───── Data for processing ─────
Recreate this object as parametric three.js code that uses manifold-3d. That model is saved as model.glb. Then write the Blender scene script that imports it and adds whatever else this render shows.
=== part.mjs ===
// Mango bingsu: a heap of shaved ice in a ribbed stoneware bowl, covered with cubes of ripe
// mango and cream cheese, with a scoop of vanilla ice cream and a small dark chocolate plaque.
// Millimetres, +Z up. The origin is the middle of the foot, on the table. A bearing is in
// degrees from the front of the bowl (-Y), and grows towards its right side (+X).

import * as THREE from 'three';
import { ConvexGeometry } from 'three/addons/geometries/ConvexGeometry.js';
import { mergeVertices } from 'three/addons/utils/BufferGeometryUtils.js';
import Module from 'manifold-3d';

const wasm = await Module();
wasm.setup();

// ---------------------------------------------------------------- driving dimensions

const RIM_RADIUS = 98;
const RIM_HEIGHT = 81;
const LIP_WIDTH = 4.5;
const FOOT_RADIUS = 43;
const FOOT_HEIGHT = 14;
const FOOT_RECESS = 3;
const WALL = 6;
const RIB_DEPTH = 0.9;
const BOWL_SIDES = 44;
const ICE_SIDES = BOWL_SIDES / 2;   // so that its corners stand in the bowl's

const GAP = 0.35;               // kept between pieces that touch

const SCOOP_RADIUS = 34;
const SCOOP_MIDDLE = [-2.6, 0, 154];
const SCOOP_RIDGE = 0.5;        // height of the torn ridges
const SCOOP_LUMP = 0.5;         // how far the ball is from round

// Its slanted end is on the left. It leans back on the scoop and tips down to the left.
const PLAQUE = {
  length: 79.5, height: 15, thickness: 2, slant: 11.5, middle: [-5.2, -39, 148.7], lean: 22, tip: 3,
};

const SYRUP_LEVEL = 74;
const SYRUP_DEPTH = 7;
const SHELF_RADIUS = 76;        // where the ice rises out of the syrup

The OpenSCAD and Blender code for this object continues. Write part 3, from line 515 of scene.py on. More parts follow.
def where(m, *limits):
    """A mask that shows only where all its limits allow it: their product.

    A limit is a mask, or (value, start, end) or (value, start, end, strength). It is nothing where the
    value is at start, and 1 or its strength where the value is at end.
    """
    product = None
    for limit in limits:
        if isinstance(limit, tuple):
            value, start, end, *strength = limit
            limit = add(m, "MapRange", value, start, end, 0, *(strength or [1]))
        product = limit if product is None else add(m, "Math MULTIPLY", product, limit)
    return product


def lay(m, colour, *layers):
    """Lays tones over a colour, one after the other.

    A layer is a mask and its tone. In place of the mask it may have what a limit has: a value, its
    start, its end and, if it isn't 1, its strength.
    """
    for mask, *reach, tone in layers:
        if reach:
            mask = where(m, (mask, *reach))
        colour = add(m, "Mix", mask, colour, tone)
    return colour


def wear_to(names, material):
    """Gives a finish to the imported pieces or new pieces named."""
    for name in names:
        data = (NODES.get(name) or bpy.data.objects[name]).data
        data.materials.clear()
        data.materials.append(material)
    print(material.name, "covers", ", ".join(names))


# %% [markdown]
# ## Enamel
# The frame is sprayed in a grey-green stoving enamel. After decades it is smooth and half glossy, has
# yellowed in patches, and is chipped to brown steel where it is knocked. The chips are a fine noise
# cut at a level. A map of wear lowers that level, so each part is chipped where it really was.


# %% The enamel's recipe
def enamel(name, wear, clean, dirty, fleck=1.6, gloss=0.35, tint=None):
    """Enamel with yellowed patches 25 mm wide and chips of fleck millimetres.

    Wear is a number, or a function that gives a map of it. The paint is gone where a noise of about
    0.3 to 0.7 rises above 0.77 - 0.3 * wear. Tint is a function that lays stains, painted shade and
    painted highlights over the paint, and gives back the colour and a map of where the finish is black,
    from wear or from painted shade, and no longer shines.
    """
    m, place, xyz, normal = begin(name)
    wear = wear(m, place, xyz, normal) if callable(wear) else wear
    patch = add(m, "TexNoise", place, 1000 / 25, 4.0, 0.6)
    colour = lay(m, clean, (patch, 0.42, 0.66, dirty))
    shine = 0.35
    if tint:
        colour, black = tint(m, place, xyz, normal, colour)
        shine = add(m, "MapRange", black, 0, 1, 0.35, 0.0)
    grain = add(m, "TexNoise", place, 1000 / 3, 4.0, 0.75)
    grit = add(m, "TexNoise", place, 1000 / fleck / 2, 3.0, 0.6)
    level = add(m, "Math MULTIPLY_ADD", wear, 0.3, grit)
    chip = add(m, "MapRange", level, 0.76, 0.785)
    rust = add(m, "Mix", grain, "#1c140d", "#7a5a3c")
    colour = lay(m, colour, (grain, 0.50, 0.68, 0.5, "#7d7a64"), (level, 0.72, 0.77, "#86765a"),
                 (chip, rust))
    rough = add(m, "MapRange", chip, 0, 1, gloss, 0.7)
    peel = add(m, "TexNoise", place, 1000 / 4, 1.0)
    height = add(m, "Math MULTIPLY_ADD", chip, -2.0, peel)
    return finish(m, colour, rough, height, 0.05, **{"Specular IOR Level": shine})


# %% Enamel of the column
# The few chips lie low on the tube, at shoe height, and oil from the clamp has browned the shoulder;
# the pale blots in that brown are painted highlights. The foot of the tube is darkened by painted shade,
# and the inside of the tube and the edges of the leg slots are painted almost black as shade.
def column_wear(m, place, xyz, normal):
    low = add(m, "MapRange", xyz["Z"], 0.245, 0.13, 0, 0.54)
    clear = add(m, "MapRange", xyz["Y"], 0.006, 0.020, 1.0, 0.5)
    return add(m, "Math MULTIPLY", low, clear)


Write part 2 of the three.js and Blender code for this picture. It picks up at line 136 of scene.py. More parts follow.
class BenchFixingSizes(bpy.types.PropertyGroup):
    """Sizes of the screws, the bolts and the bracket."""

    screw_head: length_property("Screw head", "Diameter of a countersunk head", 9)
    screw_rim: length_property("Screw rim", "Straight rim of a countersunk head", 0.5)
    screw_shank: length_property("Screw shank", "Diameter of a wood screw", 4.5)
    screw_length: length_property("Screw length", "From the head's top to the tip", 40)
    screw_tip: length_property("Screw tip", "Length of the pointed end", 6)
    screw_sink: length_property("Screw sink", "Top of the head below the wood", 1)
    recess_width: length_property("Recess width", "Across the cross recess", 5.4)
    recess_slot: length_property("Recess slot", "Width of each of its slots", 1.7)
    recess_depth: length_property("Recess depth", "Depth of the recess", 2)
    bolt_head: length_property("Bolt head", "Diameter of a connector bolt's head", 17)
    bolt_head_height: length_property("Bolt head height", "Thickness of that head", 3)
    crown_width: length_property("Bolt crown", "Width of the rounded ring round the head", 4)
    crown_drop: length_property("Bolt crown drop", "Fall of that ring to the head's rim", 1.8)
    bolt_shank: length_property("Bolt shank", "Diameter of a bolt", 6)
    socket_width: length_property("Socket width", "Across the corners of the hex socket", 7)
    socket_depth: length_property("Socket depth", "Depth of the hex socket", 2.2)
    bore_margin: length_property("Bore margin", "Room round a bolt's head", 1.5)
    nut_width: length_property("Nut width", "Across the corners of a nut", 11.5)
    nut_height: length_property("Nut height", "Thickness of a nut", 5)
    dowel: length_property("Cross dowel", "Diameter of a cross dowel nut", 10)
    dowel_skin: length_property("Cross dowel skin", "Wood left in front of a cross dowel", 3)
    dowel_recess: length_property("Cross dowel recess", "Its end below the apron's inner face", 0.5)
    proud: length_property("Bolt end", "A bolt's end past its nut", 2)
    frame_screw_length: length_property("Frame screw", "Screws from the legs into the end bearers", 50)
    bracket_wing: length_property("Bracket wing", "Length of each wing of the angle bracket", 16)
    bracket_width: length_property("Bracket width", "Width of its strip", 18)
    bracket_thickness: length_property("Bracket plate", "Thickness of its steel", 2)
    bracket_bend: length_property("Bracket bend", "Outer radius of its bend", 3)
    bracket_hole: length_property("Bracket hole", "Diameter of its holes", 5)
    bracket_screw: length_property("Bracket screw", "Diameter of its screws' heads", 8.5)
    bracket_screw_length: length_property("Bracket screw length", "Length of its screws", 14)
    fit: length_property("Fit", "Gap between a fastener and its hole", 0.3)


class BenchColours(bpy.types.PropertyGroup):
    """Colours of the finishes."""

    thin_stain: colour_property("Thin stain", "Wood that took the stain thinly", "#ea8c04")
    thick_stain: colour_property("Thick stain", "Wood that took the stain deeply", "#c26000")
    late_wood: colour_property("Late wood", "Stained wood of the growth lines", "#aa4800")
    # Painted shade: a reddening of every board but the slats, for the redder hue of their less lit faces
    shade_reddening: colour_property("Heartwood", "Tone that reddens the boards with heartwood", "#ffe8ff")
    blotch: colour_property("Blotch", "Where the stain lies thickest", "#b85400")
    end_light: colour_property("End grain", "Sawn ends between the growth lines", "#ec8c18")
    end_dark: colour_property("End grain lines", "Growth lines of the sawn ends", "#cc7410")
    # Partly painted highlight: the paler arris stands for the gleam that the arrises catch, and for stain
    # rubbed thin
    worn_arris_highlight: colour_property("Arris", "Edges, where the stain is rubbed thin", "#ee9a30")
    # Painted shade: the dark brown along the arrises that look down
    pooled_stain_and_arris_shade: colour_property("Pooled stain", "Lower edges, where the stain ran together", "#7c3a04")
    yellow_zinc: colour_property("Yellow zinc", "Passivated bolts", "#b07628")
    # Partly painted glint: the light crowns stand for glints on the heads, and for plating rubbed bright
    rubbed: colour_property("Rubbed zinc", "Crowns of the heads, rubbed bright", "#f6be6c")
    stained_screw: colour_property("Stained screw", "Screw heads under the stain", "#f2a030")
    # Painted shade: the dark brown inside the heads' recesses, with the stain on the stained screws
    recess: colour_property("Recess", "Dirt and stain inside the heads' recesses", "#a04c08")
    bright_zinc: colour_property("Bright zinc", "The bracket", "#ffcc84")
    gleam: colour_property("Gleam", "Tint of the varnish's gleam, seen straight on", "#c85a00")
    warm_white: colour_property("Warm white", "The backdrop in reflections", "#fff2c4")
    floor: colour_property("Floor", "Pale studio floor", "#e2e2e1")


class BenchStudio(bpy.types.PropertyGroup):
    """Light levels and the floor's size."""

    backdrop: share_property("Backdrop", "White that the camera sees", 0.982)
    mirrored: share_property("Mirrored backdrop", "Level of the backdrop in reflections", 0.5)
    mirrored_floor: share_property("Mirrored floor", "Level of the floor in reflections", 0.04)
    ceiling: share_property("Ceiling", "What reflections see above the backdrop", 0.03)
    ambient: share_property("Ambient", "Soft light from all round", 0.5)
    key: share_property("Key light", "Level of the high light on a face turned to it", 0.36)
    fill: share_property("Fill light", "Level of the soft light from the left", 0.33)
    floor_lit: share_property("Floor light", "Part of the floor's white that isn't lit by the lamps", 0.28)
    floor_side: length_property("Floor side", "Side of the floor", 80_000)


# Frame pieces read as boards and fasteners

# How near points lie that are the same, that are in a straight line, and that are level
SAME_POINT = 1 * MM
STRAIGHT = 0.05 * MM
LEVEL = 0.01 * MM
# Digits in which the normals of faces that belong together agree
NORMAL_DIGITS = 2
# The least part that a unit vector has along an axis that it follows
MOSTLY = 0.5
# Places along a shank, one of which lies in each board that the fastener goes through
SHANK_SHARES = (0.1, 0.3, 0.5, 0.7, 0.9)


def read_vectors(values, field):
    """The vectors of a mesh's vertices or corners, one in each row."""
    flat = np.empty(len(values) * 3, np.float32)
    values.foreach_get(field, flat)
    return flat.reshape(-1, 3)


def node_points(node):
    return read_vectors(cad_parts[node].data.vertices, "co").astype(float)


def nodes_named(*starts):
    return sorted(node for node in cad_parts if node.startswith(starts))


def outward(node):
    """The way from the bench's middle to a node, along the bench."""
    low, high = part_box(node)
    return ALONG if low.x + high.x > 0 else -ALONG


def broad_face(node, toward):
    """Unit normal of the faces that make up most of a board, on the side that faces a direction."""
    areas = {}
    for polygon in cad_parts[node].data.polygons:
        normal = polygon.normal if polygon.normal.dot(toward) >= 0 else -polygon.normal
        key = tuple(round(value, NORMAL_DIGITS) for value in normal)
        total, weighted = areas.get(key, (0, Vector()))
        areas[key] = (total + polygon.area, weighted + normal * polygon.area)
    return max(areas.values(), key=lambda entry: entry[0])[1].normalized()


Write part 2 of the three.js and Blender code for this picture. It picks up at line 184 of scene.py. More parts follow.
─────
### [What is asked]
Make an exact transcription of the lines from the line with "136 of scene.py. More parts follow." through the line with "the screws, the", inclusive, omitting all others.

### [In response]
Write part 2 of the three.js and Blender code for this picture. It picks up at line 136 of scene.py. More parts follow.
class BenchFixingSizes(bpy.types.PropertyGroup):
    """Sizes of the screws, the bolts and the bracket."""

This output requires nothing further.